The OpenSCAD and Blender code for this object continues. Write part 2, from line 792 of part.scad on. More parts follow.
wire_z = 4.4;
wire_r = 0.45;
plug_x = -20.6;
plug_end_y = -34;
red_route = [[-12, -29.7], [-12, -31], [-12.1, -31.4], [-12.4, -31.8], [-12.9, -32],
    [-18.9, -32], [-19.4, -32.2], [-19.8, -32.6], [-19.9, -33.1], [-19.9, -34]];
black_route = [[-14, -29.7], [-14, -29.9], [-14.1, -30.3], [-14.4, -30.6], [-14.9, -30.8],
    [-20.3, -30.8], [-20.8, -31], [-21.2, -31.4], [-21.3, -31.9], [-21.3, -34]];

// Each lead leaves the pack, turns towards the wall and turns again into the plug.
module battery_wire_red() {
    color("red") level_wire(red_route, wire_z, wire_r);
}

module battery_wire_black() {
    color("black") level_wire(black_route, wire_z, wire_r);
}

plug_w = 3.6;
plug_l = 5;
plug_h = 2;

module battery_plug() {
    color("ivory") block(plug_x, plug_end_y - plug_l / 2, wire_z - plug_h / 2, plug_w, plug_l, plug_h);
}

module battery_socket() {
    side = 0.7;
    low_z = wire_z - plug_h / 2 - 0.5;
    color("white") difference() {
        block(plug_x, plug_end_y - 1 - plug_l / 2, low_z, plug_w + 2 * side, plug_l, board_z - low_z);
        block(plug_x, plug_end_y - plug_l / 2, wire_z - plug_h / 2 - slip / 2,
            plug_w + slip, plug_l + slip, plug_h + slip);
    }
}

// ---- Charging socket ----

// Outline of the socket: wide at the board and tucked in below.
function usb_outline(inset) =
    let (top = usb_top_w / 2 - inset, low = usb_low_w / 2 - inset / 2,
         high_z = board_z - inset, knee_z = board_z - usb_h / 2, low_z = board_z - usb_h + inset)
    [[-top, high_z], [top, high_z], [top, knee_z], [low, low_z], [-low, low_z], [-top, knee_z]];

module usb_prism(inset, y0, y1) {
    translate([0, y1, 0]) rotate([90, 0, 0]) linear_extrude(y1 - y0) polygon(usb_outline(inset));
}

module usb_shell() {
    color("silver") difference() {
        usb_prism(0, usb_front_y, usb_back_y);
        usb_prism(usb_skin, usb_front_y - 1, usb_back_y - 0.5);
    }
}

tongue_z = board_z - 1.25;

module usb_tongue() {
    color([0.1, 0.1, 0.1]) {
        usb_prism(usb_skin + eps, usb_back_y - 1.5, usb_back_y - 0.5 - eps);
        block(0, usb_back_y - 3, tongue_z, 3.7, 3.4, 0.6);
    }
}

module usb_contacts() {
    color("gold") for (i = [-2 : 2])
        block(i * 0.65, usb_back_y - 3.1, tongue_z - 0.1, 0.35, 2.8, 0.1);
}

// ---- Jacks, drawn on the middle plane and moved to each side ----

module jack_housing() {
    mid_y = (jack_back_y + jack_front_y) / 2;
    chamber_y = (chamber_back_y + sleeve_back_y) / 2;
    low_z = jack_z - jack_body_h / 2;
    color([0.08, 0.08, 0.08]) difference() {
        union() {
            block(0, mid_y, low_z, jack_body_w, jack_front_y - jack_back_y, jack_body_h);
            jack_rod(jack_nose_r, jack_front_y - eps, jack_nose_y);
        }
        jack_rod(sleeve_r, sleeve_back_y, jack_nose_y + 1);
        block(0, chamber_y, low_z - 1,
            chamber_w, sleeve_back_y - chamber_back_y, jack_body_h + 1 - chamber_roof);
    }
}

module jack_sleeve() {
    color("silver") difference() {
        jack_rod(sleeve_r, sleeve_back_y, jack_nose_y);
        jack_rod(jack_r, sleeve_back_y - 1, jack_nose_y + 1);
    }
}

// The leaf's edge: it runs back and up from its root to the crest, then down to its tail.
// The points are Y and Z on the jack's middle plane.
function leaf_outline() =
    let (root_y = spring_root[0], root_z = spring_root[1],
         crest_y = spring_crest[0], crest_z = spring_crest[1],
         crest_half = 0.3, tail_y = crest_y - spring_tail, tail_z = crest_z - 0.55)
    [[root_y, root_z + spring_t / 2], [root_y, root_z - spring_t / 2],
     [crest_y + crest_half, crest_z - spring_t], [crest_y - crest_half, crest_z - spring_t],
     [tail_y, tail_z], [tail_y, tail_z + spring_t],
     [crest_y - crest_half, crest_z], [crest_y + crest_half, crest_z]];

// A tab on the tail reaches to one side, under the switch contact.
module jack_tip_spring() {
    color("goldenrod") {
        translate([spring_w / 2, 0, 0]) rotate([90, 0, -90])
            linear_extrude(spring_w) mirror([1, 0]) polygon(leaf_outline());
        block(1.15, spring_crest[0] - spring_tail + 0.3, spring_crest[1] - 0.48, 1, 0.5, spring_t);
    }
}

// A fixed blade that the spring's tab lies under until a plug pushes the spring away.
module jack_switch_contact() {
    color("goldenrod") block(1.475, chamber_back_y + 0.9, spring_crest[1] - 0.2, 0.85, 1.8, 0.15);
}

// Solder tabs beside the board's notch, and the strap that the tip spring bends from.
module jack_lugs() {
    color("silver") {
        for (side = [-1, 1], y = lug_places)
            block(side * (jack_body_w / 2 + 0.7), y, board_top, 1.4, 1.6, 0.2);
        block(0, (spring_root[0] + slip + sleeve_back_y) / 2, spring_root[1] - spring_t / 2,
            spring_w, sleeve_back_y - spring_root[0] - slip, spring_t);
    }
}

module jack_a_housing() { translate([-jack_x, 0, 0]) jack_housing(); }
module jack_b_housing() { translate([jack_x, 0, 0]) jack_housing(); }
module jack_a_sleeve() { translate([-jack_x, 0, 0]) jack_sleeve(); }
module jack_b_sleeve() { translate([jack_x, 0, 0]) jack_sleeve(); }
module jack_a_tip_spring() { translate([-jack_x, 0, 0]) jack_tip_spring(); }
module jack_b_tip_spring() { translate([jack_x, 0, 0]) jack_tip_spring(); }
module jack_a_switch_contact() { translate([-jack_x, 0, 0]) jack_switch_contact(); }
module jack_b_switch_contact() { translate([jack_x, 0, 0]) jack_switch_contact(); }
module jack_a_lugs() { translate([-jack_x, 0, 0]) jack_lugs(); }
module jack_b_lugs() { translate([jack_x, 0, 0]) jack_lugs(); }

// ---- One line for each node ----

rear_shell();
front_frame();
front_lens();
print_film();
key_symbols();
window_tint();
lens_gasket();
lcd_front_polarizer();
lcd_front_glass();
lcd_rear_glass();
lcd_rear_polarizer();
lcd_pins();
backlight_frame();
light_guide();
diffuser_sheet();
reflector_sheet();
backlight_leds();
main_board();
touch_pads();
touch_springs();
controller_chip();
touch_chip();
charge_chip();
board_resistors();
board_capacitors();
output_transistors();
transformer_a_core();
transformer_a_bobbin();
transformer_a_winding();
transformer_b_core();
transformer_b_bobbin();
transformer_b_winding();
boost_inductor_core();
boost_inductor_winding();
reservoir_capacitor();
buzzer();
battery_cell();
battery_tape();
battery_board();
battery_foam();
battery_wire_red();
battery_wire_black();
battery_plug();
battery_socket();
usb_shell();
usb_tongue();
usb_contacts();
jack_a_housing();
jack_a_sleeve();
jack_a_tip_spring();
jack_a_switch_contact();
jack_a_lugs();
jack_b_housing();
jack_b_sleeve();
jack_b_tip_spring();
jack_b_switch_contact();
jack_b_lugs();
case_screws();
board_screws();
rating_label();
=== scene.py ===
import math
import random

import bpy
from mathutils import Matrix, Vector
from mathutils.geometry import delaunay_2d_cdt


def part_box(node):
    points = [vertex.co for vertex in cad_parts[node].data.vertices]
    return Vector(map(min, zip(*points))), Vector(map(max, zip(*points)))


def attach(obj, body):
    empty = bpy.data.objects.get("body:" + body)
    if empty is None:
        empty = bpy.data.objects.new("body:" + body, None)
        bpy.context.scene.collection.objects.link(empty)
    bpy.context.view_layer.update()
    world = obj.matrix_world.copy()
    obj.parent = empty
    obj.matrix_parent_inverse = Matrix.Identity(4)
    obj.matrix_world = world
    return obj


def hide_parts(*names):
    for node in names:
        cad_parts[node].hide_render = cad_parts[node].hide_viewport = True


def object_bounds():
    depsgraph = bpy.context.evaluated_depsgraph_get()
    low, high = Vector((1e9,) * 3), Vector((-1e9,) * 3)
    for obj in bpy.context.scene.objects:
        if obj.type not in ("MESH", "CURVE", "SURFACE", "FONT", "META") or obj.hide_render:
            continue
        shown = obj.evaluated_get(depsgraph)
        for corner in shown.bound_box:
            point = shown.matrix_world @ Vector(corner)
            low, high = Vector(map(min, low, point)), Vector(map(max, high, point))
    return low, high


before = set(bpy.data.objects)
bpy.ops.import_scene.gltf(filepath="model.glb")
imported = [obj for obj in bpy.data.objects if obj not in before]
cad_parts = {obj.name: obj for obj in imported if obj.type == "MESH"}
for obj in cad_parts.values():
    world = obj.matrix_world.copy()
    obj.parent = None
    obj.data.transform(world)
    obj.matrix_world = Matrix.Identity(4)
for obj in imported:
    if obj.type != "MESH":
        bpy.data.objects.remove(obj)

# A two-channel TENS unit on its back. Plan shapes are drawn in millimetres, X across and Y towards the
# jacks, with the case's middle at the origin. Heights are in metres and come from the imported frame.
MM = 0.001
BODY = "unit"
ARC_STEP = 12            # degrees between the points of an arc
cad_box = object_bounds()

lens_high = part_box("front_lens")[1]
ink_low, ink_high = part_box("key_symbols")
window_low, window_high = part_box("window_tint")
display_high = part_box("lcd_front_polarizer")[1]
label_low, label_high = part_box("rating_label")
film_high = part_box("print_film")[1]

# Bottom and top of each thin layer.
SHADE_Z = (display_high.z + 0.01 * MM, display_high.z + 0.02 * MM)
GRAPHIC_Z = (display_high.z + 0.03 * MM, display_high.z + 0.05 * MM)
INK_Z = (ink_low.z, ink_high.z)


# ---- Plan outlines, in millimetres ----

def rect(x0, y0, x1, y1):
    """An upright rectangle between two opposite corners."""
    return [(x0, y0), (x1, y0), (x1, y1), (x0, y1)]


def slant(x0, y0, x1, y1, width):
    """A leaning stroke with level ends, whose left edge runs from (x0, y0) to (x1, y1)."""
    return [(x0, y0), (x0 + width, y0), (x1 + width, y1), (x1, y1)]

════

## Problem
The lines to quote run from the one containing "---- One line" to the one containing "if obj.type not". Quote them exactly, with both of those lines, and nothing else.

## Task solution
// ---- One line for each node ----

rear_shell();
front_frame();
front_lens();
print_film();
key_symbols();
window_tint();
lens_gasket();
lcd_front_polarizer();
lcd_front_glass();
lcd_rear_glass();
lcd_rear_polarizer();
lcd_pins();
backlight_frame();
light_guide();
diffuser_sheet();
reflector_sheet();
backlight_leds();
main_board();
touch_pads();
touch_springs();
controller_chip();
touch_chip();
charge_chip();
board_resistors();
board_capacitors();
output_transistors();
transformer_a_core();
transformer_a_bobbin();
transformer_a_winding();
transformer_b_core();
transformer_b_bobbin();
transformer_b_winding();
boost_inductor_core();
boost_inductor_winding();
reservoir_capacitor();
buzzer();
battery_cell();
battery_tape();
battery_board();
battery_foam();
battery_wire_red();
battery_wire_black();
battery_plug();
battery_socket();
usb_shell();
usb_tongue();
usb_contacts();
jack_a_housing();
jack_a_sleeve();
jack_a_tip_spring();
jack_a_switch_contact();
jack_a_lugs();
jack_b_housing();
jack_b_sleeve();
jack_b_tip_spring();
jack_b_switch_contact();
jack_b_lugs();
case_screws();
board_screws();
rating_label();
=== scene.py ===
import math
import random

import bpy
from mathutils import Matrix, Vector
from mathutils.geometry import delaunay_2d_cdt


def part_box(node):
    points = [vertex.co for vertex in cad_parts[node].data.vertices]
    return Vector(map(min, zip(*points))), Vector(map(max, zip(*points)))


def attach(obj, body):
    empty = bpy.data.objects.get("body:" + body)
    if empty is None:
        empty = bpy.data.objects.new("body:" + body, None)
        bpy.context.scene.collection.objects.link(empty)
    bpy.context.view_layer.update()
    world = obj.matrix_world.copy()
    obj.parent = empty
    obj.matrix_parent_inverse = Matrix.Identity(4)
    obj.matrix_world = world
    return obj


def hide_parts(*names):
    for node in names:
        cad_parts[node].hide_render = cad_parts[node].hide_viewport = True


def object_bounds():
    depsgraph = bpy.context.evaluated_depsgraph_get()
    low, high = Vector((1e9,) * 3), Vector((-1e9,) * 3)
    for obj in bpy.context.scene.objects:
        if obj.type not in ("MESH", "CURVE", "SURFACE", "FONT", "META") or obj.hide_render:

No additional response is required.